(JSON records of objects)
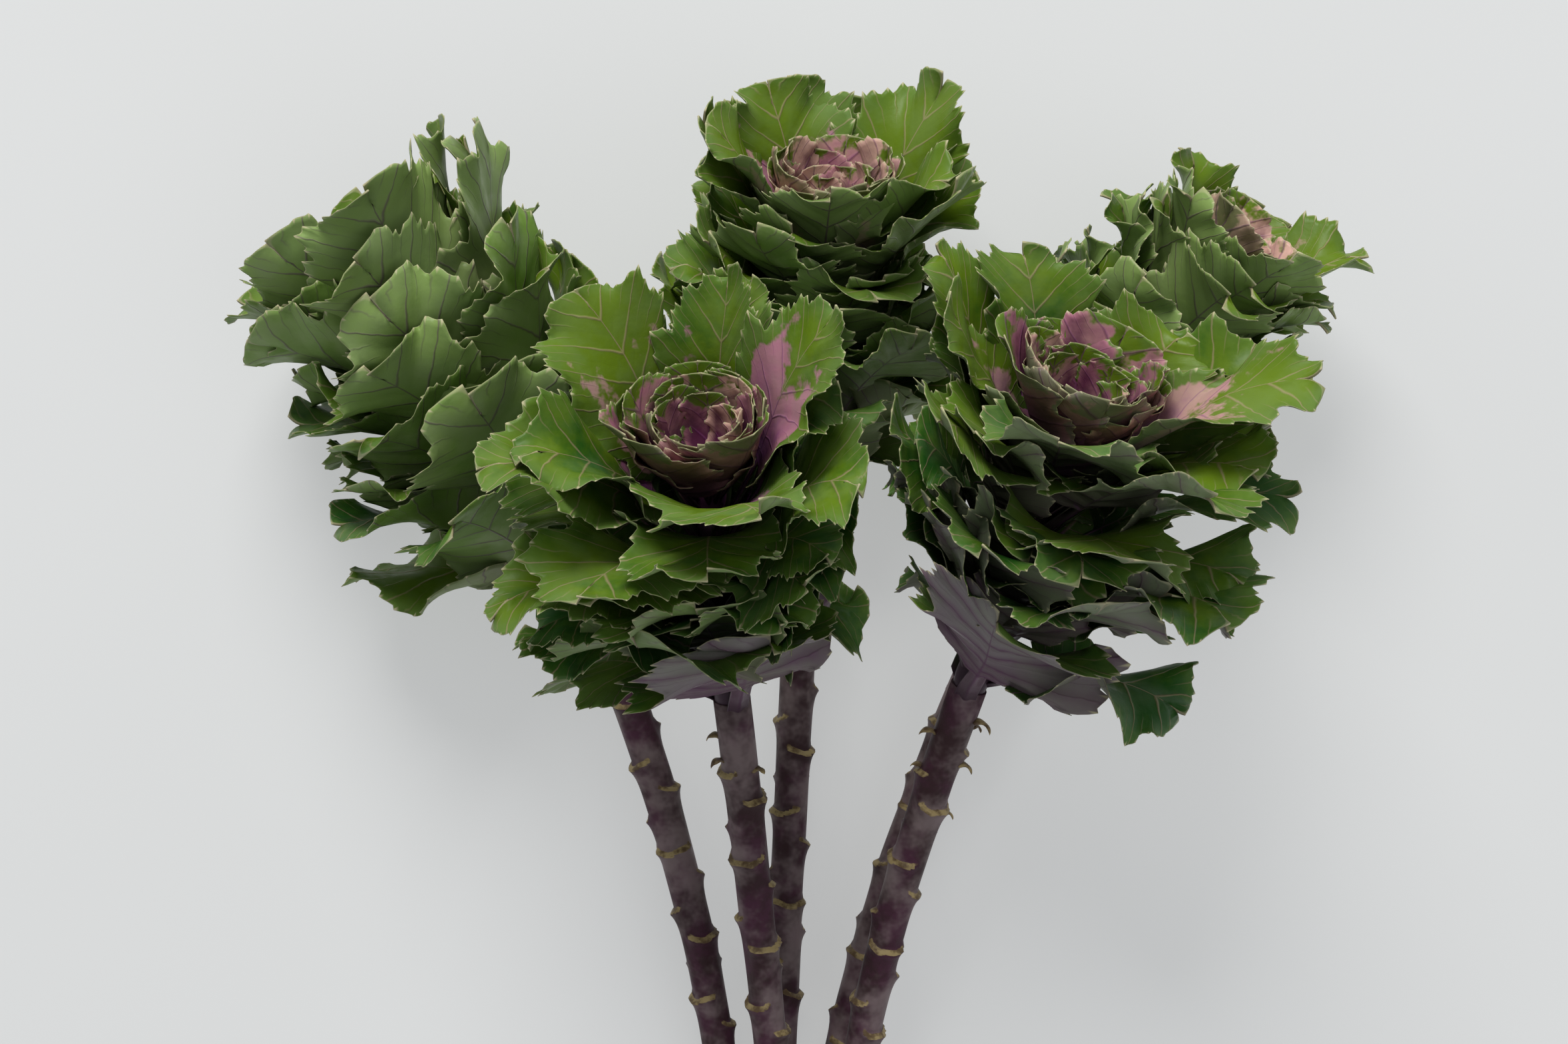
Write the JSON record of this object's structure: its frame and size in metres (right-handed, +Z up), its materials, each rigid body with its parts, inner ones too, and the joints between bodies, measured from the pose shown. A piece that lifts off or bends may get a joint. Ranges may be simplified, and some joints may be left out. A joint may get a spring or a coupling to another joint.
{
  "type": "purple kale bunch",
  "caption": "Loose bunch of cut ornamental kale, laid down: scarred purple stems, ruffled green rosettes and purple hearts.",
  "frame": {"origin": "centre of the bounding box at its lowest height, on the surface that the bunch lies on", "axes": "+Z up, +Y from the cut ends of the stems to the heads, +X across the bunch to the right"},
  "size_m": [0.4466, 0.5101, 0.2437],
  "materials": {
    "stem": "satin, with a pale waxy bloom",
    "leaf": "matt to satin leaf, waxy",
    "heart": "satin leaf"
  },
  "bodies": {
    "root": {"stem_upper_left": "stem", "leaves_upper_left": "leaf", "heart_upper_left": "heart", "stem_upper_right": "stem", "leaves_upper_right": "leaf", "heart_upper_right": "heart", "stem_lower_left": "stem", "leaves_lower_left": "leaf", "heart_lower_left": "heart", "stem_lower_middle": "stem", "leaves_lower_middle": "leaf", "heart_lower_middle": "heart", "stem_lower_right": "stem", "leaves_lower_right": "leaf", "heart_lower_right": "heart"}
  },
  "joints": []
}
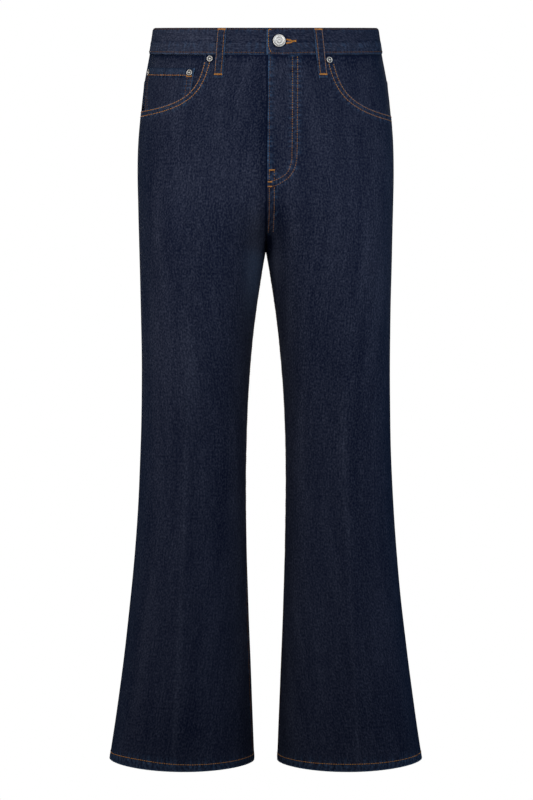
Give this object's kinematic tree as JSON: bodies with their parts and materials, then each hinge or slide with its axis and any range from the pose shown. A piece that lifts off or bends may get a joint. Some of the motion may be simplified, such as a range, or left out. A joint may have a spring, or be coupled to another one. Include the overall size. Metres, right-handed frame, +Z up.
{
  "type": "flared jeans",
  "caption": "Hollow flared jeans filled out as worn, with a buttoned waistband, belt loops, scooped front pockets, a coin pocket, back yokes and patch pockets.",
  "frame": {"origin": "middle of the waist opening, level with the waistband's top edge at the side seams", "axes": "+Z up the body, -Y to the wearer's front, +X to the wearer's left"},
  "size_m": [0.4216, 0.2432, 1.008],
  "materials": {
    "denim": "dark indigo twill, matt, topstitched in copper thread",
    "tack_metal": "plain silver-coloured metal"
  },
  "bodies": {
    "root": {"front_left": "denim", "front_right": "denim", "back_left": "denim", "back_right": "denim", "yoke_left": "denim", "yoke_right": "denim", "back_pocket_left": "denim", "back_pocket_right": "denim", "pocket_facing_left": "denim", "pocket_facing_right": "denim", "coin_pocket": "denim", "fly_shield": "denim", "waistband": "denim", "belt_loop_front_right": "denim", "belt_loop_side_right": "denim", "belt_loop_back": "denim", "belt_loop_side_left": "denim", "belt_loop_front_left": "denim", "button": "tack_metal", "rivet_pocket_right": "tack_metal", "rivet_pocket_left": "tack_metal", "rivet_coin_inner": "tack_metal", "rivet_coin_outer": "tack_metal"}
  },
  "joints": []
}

Exercise description: Print out every record again, exactly and in full.

Reply:
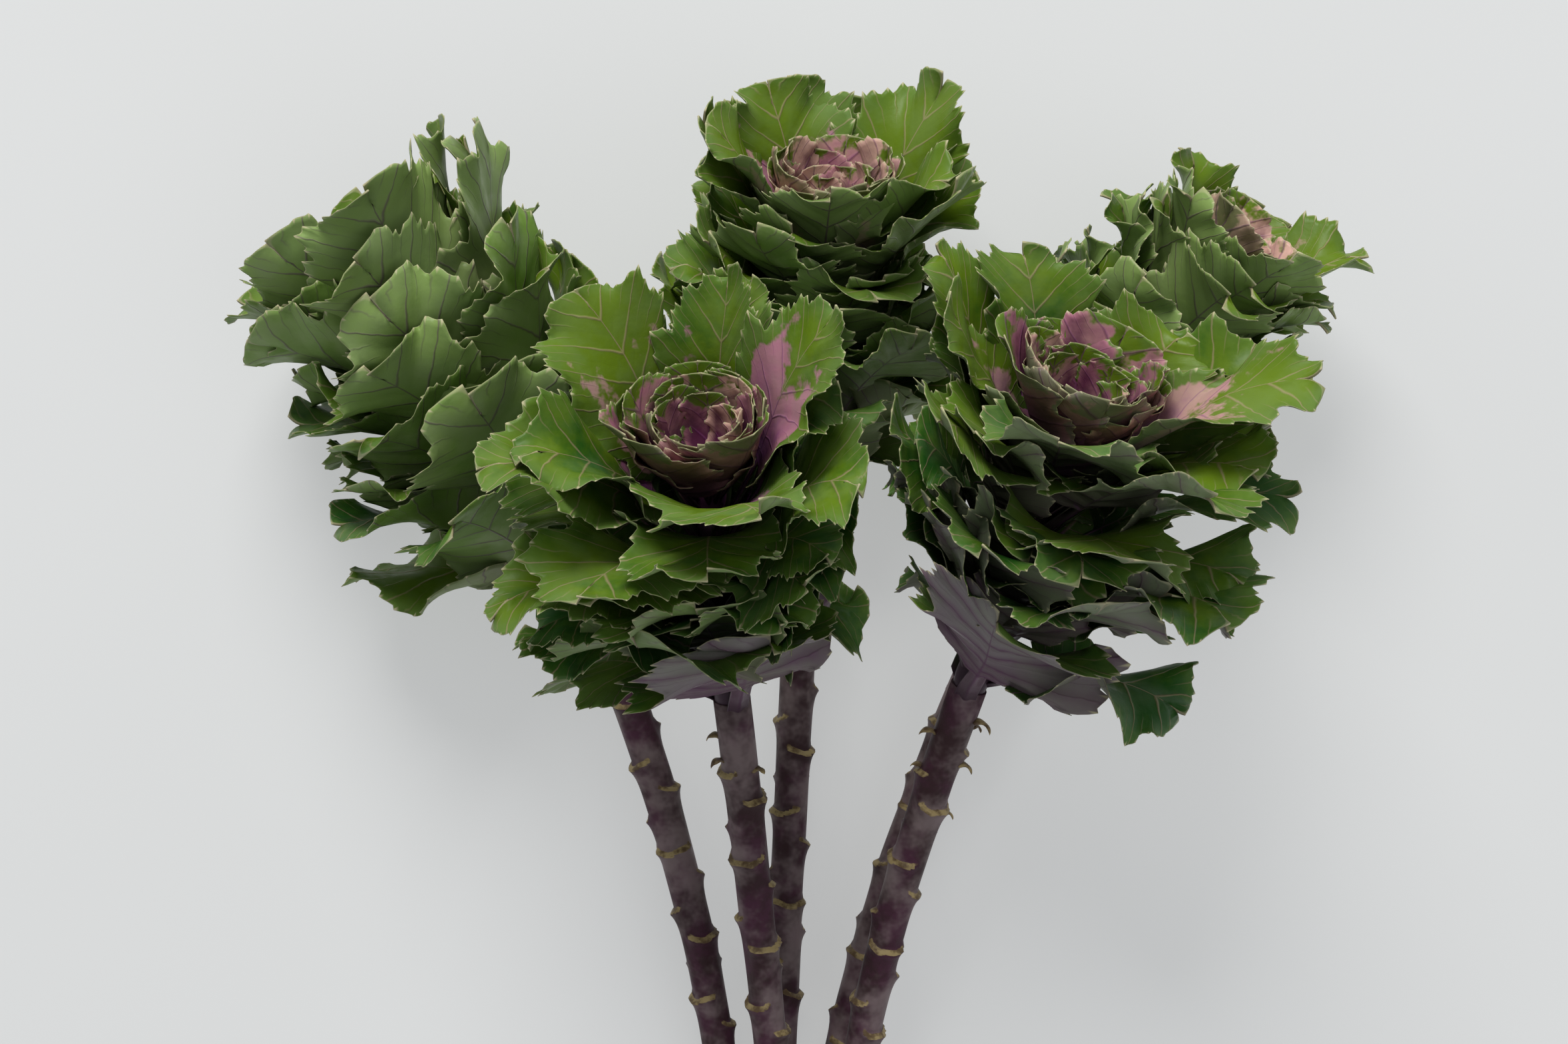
Write the JSON record of this object's structure: its frame and size in metres (right-handed, +Z up), its materials, each rigid body with its parts, inner ones too, and the joints between bodies, measured from the pose shown. A piece that lifts off or bends may get a joint. Ranges may be simplified, and some joints may be left out. A joint may get a spring or a coupling to another joint.
{
  "type": "purple kale bunch",
  "caption": "Loose bunch of cut ornamental kale, laid down: scarred purple stems, ruffled green rosettes and purple hearts.",
  "frame": {"origin": "centre of the bounding box at its lowest height, on the surface that the bunch lies on", "axes": "+Z up, +Y from the cut ends of the stems to the heads, +X across the bunch to the right"},
  "size_m": [0.4466, 0.5101, 0.2437],
  "materials": {
    "stem": "satin, with a pale waxy bloom",
    "leaf": "matt to satin leaf, waxy",
    "heart": "satin leaf"
  },
  "bodies": {
    "root": {"stem_upper_left": "stem", "leaves_upper_left": "leaf", "heart_upper_left": "heart", "stem_upper_right": "stem", "leaves_upper_right": "leaf", "heart_upper_right": "heart", "stem_lower_left": "stem", "leaves_lower_left": "leaf", "heart_lower_left": "heart", "stem_lower_middle": "stem", "leaves_lower_middle": "leaf", "heart_lower_middle": "heart", "stem_lower_right": "stem", "leaves_lower_right": "leaf", "heart_lower_right": "heart"}
  },
  "joints": []
}
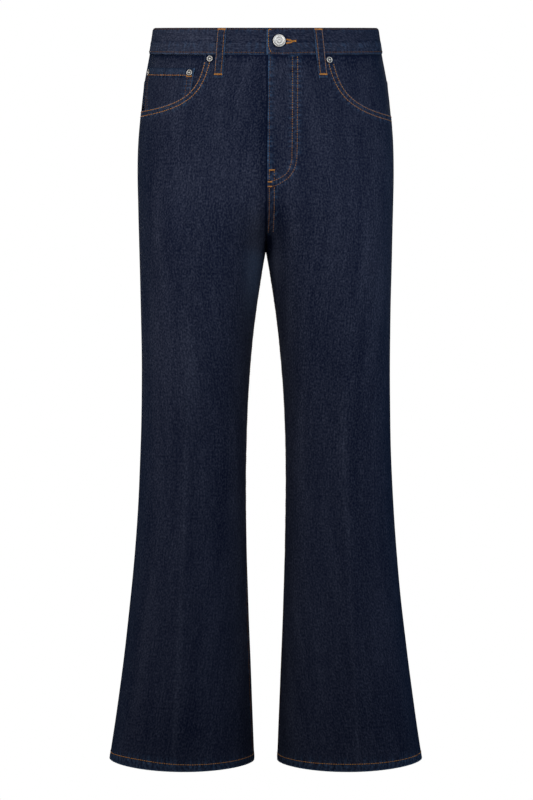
Give this object's kinematic tree as JSON: bodies with their parts and materials, then each hinge or slide with its axis and any range from the pose shown. A piece that lifts off or bends may get a joint. Some of the motion may be simplified, such as a range, or left out. A joint may have a spring, or be coupled to another one. Include the overall size. Metres, right-handed frame, +Z up.
{
  "type": "flared jeans",
  "caption": "Hollow flared jeans filled out as worn, with a buttoned waistband, belt loops, scooped front pockets, a coin pocket, back yokes and patch pockets.",
  "frame": {"origin": "middle of the waist opening, level with the waistband's top edge at the side seams", "axes": "+Z up the body, -Y to the wearer's front, +X to the wearer's left"},
  "size_m": [0.4216, 0.2432, 1.008],
  "materials": {
    "denim": "dark indigo twill, matt, topstitched in copper thread",
    "tack_metal": "plain silver-coloured metal"
  },
  "bodies": {
    "root": {"front_left": "denim", "front_right": "denim", "back_left": "denim", "back_right": "denim", "yoke_left": "denim", "yoke_right": "denim", "back_pocket_left": "denim", "back_pocket_right": "denim", "pocket_facing_left": "denim", "pocket_facing_right": "denim", "coin_pocket": "denim", "fly_shield": "denim", "waistband": "denim", "belt_loop_front_right": "denim", "belt_loop_side_right": "denim", "belt_loop_back": "denim", "belt_loop_side_left": "denim", "belt_loop_front_left": "denim", "button": "tack_metal", "rivet_pocket_right": "tack_metal", "rivet_pocket_left": "tack_metal", "rivet_coin_inner": "tack_metal", "rivet_coin_outer": "tack_metal"}
  },
  "joints": []
}